El Renacimiento y la Iluminación: El Regreso con el Elixir Después de la prueba, el héroe renace con una nueva comprensión de sí mismo y del mundo. Friedrich Nietzsche, con su concepto del Übermensch (superhombre), nos recuerda que debemos trascender nuestras limitaciones y construir nuestro propio destino. En Ulises, de James Joyce, el viaje de Leopold Bloom simboliza este retorno al hogar con una visión renovada de la existencia, donde la cotidianidad se convierte en un campo de transformación y descubrimiento.

Desde la espiritualidad, el budismo describe este momento como la iluminación, el despertar a la realidad última. En el hinduismo, la figura de Arjuna en el Bhagavad Gita ilustra la importancia de aceptar el propio deber y actuar con conciencia. En el cristianismo, la resurrección de Cristo simboliza el renacimiento espiritual después del sufrimiento y la entrega total al propósito trascendental.

Este regreso con el elixir no es solo para el héroe, sino para su comunidad. El conocimiento adquirido debe compartirse con los demás, convirtiéndose en una fuente de inspiración y transformación colectiva. En la vida cotidiana, este proceso puede manifestarse en la enseñanza, el arte, la sanación o cualquier acto de servicio que refleje la sabiduría obtenida en la travesía.

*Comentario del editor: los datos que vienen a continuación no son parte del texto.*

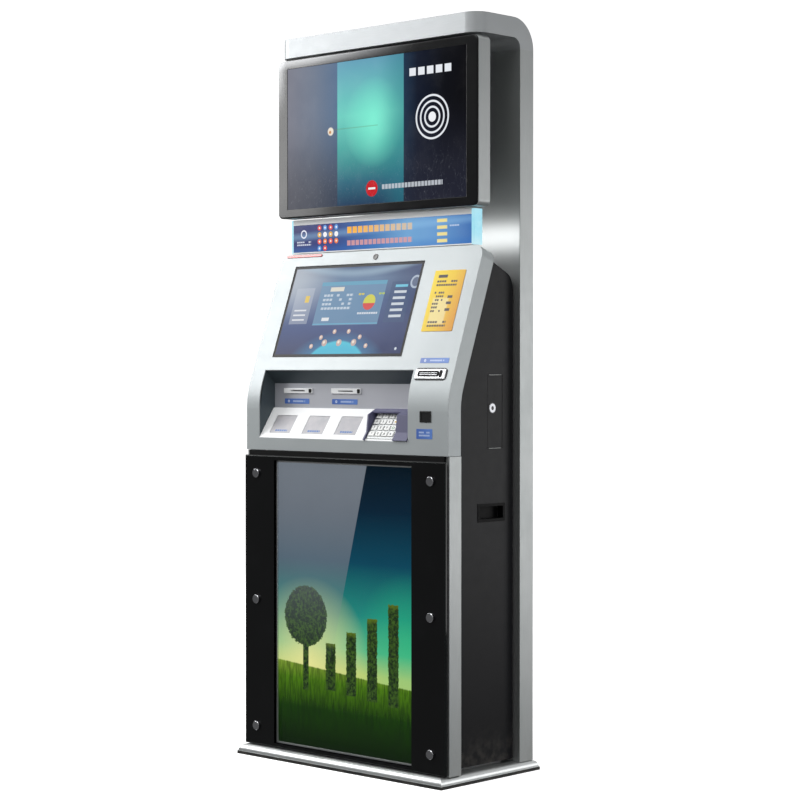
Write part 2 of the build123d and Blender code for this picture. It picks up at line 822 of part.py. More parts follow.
# ---------------------------------------------------------------- console
def make_fascia():
    """Console front: one bent sheet with a rim, rounded upper corners and its cut-outs."""
    body = bent_band((0, fascia_rim), console_base, slope_top, (-half_front, half_front))
    inner_x = (-half_front + fascia_sheet, half_front - fascia_sheet)
    hollow_depths = (fascia_sheet, fascia_rim + cut_over)
    body -= bent_band(hollow_depths, console_base - cut_over, slope_top - fascia_sheet, inner_x)
    body -= corner_waste()
    body += corner_rim()
    body += rim_flanges()
    skin = fascia_sheet + cut_over
    body -= box_on(slope_plane, (touch_x, touch_s), (touch_width, touch_height), -skin, cut_over)
    body -= recess_space()
    upright_y = (fascia_front - cut_over, fascia_front + fascia_sheet + fit_gap)
    body -= block((recess_left, recess_right), upright_y, (recess_low, arc_low))
    receipt_cut = (receipt_neck_x + 2 * receipt_cutout_gap, receipt_neck_s + 2 * receipt_cutout_gap)
    body -= box_on(slope_plane, (receipt_x, receipt_s), receipt_cut, -skin, cut_over)
    body -= rod_on(slope_plane, (camera_x, camera_s), camera_diameter + 2 * fit_gap, -skin, cut_over)
    half_x = finger_width / 2 + fit_gap
    half_z = finger_height / 2 + fit_gap
    cut_x = (finger_x - half_x, finger_x + half_x)
    cut_z = (finger_z - half_z, finger_z + half_z)
    return body - block(cut_x, (fascia_front - cut_over, fascia_front + skin), cut_z)


def rim_flanges():
    """Narrow flanges that close the rim towards the side panels and the hood."""
    depths = (fascia_rim - fascia_sheet, fascia_rim)
    inner = half_cabinet + fit_gap
    outer = half_front - fascia_sheet
    side_top = slope_top - fascia_corner
    right = bent_band(depths, console_base, side_top, (inner, outer))
    left = bent_band(depths, console_base, side_top, (-outer, -inner))
    width = 2 * (half_front - fascia_corner)
    drop = hood_drop - fascia_sheet
    middle = slope_top - fascia_sheet - drop / 2
    top = box_on(slope_plane, (0, middle), (width, drop), -depths[1], -depths[0])
    return left + right + top


def corner_waste():
    """Material outside the rounded upper corners of the fascia."""
    waste = []
    reach = fascia_corner + 2 * cut_over
    deep = fascia_rim + cut_over
    for side in (-1, 1):
        middle = (side * (half_front - fascia_corner + reach / 2), slope_top - fascia_corner + reach / 2)
        square = box_on(slope_plane, middle, (reach, reach), -deep, cut_over)
        centre = (side * (half_front - fascia_corner), slope_top - fascia_corner)
        waste.append(square - rod_on(slope_plane, centre, 2 * fascia_corner, -deep - cut_over, 2 * cut_over))
    return joined(waste)


def corner_rim():
    """Rim that follows the rounded upper corners."""
    rim = []
    inner = 2 * (fascia_corner - fascia_sheet)
    deep = fascia_rim + cut_over
    for side in (-1, 1):
        x = side * (half_front - fascia_corner)
        s = slope_top - fascia_corner
        ring = rod_on(slope_plane, (x, s), 2 * fascia_corner, -fascia_rim, 0)
        ring -= rod_on(slope_plane, (x, s), inner, -deep, -fascia_sheet)
        middle = (x + side * fascia_corner / 2, s + fascia_corner / 2)
        rim.append(ring & box_on(slope_plane, middle, (fascia_corner, fascia_corner), -deep, cut_over))
    return joined(rim)


def recess_space():
    """Free space of the recess, from in front of the fascia to its back wall."""
    reach = fascia_front - recess_reach
    points = [
        (reach, recess_low),
        (fascia_front, recess_low),
        (shelf_rear.Y, shelf_rear.Z),
        (recess_back, ledge_height),
        (recess_back, ceiling_low),
        (recess_top.Y, recess_top.Z),
        (reach, recess_top.Z),
    ]
    return prism(points, (recess_left, recess_right))


def make_recess_liner():
    """Dark ceiling and end walls of the recess, one folded sheet."""
    outer_x = (recess_left - liner_sheet, recess_right + liner_sheet)
    skin = fascia_sheet + fit_gap
    top_y, top_z = on_slope(recess_top_s, skin)
    above = [
        (top_y, top_z),
        (recess_back, ceiling_low),
        (recess_back, ceiling_low + ceiling_sheet),
        on_slope(recess_top_s + ceiling_sheet, skin),
    ]
    liner = prism(above, outer_x)
    wall = [
        (fascia_front + skin, recess_low + shelf_nose),
        (shelf_rear.Y, shelf_rear.Z),
        (recess_back, ledge_height),
        (recess_back, ceiling_low + liner_sheet),
        on_slope(recess_top_s + liner_sheet, skin),
        on_slope(bend_reach, skin),
        (fascia_front + skin, arc_low),
    ]
    liner += prism(wall, (outer_x[0], recess_left))
    liner += prism(wall, (recess_right, outer_x[1]))
    return liner


def make_card_panel():
    """Rear wall of the recess with an opening for each card reader."""
    panel_y = (recess_back, recess_back + liner_sheet)
    panel = block((recess_left, recess_right), panel_y, (ledge_height, ceiling_low + ceiling_sheet))
    half_x = card_slot_width / 2 + card_neck_margin + card_cutout_gap
    half_z = card_neck_height / 2 + card_cutout_gap / 2
    hole_y = (recess_back - cut_over, recess_back + liner_sheet + cut_over)
    for x in card_slot_x:
        panel -= block((x - half_x, x + half_x), hole_y, (card_slot_z - half_z, card_slot_z + half_z))
    return panel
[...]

Conclusión El camino del héroe es una metáfora de la vida misma. Todos somos protagonistas de nuestra propia historia, enfrentamos desafíos, caemos en la oscuridad y resurgimos con una nueva sabiduría. Como lo expresó Rainer Maria Rilke: «Debemos aceptar nuestra vida con todo su peso y su esplendor».

La invitación final es a abrazar nuestra propia travesía con valentía, conscientes de que cada paso nos acerca más a nuestra verdad esencial. Como nos enseñan las grandes historias, el héroe no es aquel que carece de miedo, sino aquel que avanza a pesar de él. El viaje del héroe no es un destino, sino un proceso continuo de crecimiento, aprendizaje y transformación.

Referencias

  • Campbell, J. (1949). El héroe de las mil caras. Princeton University Press.
  • Jung, C. G. (1964). El hombre y sus símbolos. Aldus.
  • Melville, H. (1851). Moby Dick. Harper & Brothers.
  • Nietzsche, F. (1883). Así habló Zaratustra. Chemnitz.
  • Platón. La República (Alegoría de la caverna).
  • Rilke, R. M. (1929). Cartas a un joven poeta. Insel Verlag.
  • San Juan de la Cruz. La noche oscura del alma.
  • Dante Alighieri (1320). La Divina Comedia.
  • Joyce, J. (1922). Ulises. Sylvia Beach.
  • Beethoven, L. (1824). Sinfonía No. 9.
  • Goya, F. (1823). Pinturas Negras.
  • Hinduismo. Bhagavad Gita.
  • Budismo. Sutras de la iluminación.